Hey everyone, new to the site. I moved back to slc two years ago from south dakota and trying to get back into the hunting. before i left all i really hunted was grouse and cottons with some old friends. Any suggestions on areas to hunt grouse, i live in salt lake but willing to drive, i used to hunt up in logan and one time in alpine cayon had great success in both but after leaving and movin back, not even sure how to get to the old spots. I dont have a dog so i usually just jump shoot, been thinking about chucker too? I'd appreciate any help or advise from you guys on any locations for the next year. on cotton tails how do you prep them? any good recipes or ideas on good eatin?? Im excited to be on this forum thanks for the help and if anyone ever needs or wants a hunting partner let me know i'm always down to go out.


----------



## cliff spab (Dec 5, 2010)

with chukar all u really need to do is find the rocky mountain areas and you can have a chance. You definetely kneed a dog tho.


----------



## doody (Apr 2, 2009)

Welcome! Since I don't go after grouse anymore, if you shoot me a PM I'll give you directions to my secret spot w/in a 30 min drive from SLC that always holds a large number of grouse w/ easy access and zero hunting pressure.


----------



## guner (Sep 25, 2007)

Hey 801.... Welcome
Shoot me a PM


----------



## Espírito de Deserto (Mar 1, 2011)

Hey me too, I'm a new here. Shoot me pm of you hunting places I a promise to tell all me friends


----------



## wyogoob (Sep 7, 2007)

Espírito de Deserto said:


> Hey me too, I'm a new here. Shoot me pm of you hunting places I a promise to tell all me friends


quillgordon, not again


----------



## Al Hansen (Sep 7, 2007)

Espírito de Deserto said:


> Hey me too, I'm a new here. Shoot me pm of you hunting places I a promise to tell all me friends


Common Quill.

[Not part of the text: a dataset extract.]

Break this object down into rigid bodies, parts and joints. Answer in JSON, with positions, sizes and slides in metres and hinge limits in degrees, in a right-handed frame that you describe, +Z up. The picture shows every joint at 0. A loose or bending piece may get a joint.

AT least go by your real sudo name. :lol:

Wow, making up names to cover your made up name. :roll: :lol:


----------



## aka_elkhunter (Feb 17, 2011)

I know this site is the hot spot machine, so if ya all are gonna give out some good spots. Hit me up!


----------



## 801hunter (Feb 27, 2011)

thanks to the people who were/are willing to help


----------